[START OF STORED DATA]

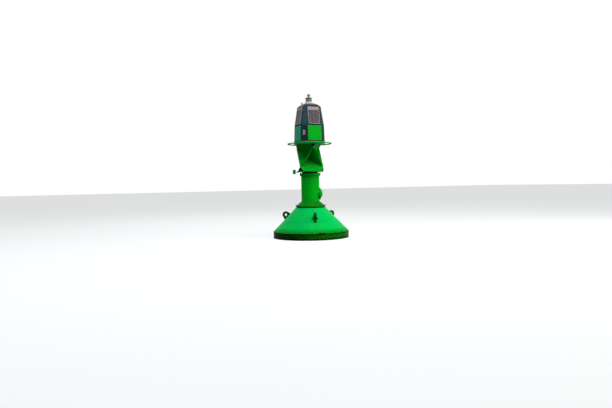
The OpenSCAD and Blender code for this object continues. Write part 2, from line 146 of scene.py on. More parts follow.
class Tree:
    """Adds nodes to one node tree and wires them."""

    def __init__(self, tree: NodeTree) -> None:
        """Keeps the tree that the nodes go into."""
        self.tree = tree

    def feed(self, socket: Socket, value: object) -> None:
        """Links a socket into an input, or sets the input's own value.

        Args:
            socket: The input.
            value: A socket to link from, or a plain value.
        """
        if isinstance(value, bpy.types.NodeSocket):
            self.tree.links.new(value, socket)
        elif socket.type == "RGBA":
            socket.default_value = (*value[:3], 1.0)
        else:
            socket.default_value = value

    def add(self, kind: str, inputs: Inputs | None = None, **settings: object) -> bpy.types.Node:
        """Adds a node.

        Args:
            kind: The node's type name.
            inputs: What goes into its inputs, by name or place.
            **settings: The node's own settings.

        Returns:
            The node.
        """
        node = self.tree.nodes.new(kind)
        for name, value in settings.items():
            setattr(node, name, value)
        for key, value in (inputs or {}).items():
            self.feed(node.inputs[key], value)
        return node

    def put(self, kind: str, inputs: Inputs | None = None, **settings: object) -> Socket:
        """Adds a node and returns its first output."""
        return self.add(kind, inputs, **settings).outputs[0]

    def math(self, operation: str, first: object, second: object = 0.0, third: object = 0.0) -> Socket:
        """Adds a Math node and returns its result."""
        return self.put("ShaderNodeMath", {0: first, 1: second, 2: third}, operation=operation)

    def times(self, first: object, second: object) -> Socket:
        """Multiplies two values."""
        return self.math("MULTIPLY", first, second)

    def plus(self, first: object, second: object) -> Socket:
        """Adds two values."""
        return self.math("ADD", first, second)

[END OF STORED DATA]

▶ TASK REQUIREMENTS
Look through the listing above. Pick out each line with "from" and copy it.

▶ TASK OUTPUT
The OpenSCAD and Blender code for this object continues. Write part 2, from line 146 of scene.py on. More parts follow.
            value: A socket to link from, or a plain value.